「高3の6割」は本を読まないが、「4割」は1日30分本を読む…このことをどう捉えるか?
全国学校図書館協議会と毎日新聞社が毎年行う学校読書調査では、不読率(5月1か月間に読んだ本が0冊と回答した小中高生の割合)が1990年代までは上昇して「子どもの本離れ」が加速していたが、2000年代以降はV字回復して直近の2021年調査では小学校4~6年生が5.5%、中学1~3年生が10.1%と小中学生は過去半世紀で見ると最高レベルで本を読むようになっている。
……のだが、東京大学社会科学研究所・ベネッセ教育総合研究所によるパネル調査データ(「子どもの生活と学びに関する親子調査 Wave1~4,2015-2019」)から、学校読書調査では見えてこなかった児童・生徒の読書行動の意外な実態が見えてきた。
分析をもとに「小・中・高校生の学校外の読書時間についての横断的・縦断的分析」という論文を書いた、言語学習を専門とする教育心理学者の猪原敬介・北里大学一般教育部講師に訊いた。
「学校の外」では本を読まない子たちの発見
――今回のパネル調査の特徴は、「冊数」ではなく何分読んだかという「時間」によって読書活動を測定したことと、学校読書調査とは異なり「学校の外」で行われる読書に限定して質問したことだそうですね。こちらでは、小学校1年生の段階で不読率が15.8%、小学校6年生では29.4%と学校読書調査と比べるとかなり高く出ています。多くの小学校では正規の授業のカリキュラムに「図書」の時間があったり、「朝の読書」が実施されていたりしますが、そういう「学校でする読書」以外はしていない子が実は少なくないということですよね。
猪原 おっしゃるとおり、小中学校で活字離れを低く抑えている要因は学校の働きかけによるものが大きいのだろうと思われます。ただし、「やっぱり子どもたちは本離れしていた」と一足飛びに解釈するのは正確ではなく、学校読書調査よりは今回のパネル調査で高く不読率が出ていますが、それでも全体として見れば、本を学校外でも読む児童・生徒の割合は比較的高い水準にあると言えるのではないかと。
――これまで読書推進界隈では、学校読書調査を元に小→中、中→高への学校段階が上がるタイミングで不読率が大きく上昇するため、移行期に読書習慣を途切れさせないことが重要だと言われてきました。ところがパネル調査によれば、学校段階が変わらなくても学年が上がるごとにほぼ線形に不読率は上昇しています。
猪原 はい。学年が上がるにつれて不読率も上がり、それにプラスして学校段階が上がるごとの上昇もあるようにデータからは読めます。僕もここまできれいに小1から高3まできれいに階段状に上昇していくとは思っていませんでした。

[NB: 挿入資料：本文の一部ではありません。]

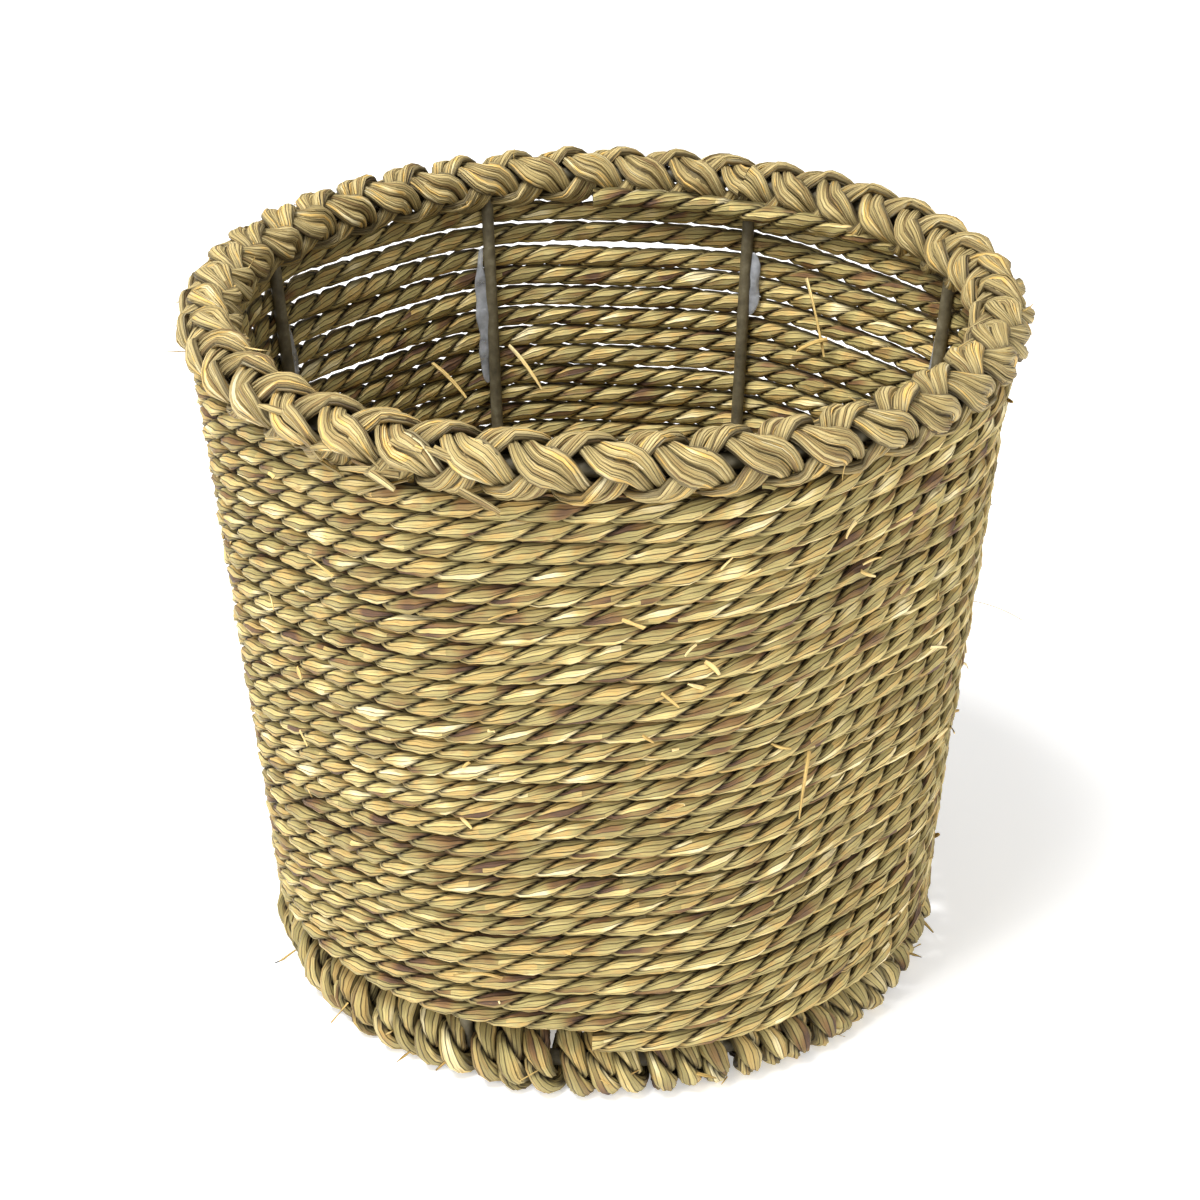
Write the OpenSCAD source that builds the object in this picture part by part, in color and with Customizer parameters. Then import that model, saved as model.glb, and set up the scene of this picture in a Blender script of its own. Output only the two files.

――学校段階が上がることによる不読率上昇は「生活環境の変化」が理由だとよく語られてきましたが、単純に学年が上がると不読が増える、となると要因としてどんなことが考えられますか。
猪原 複合要因だと思います。単純に学年が上がるほどに部活や勉強にかける時間は増える傾向にあり、塾や習い事、遊びやネットなど他の活動の選択肢が増え、かつ読書に割ける時間は圧迫されていくことが多いのだと思います。
また、小さいころは「本を読むと親が褒めてくれる」という外発的な動機づけが働いていたものが、保護者の側も読書しても褒めてくれなくなって「勉強をがんばりなさい」に評価対象が切り替わっていく、といった理由も考えられます。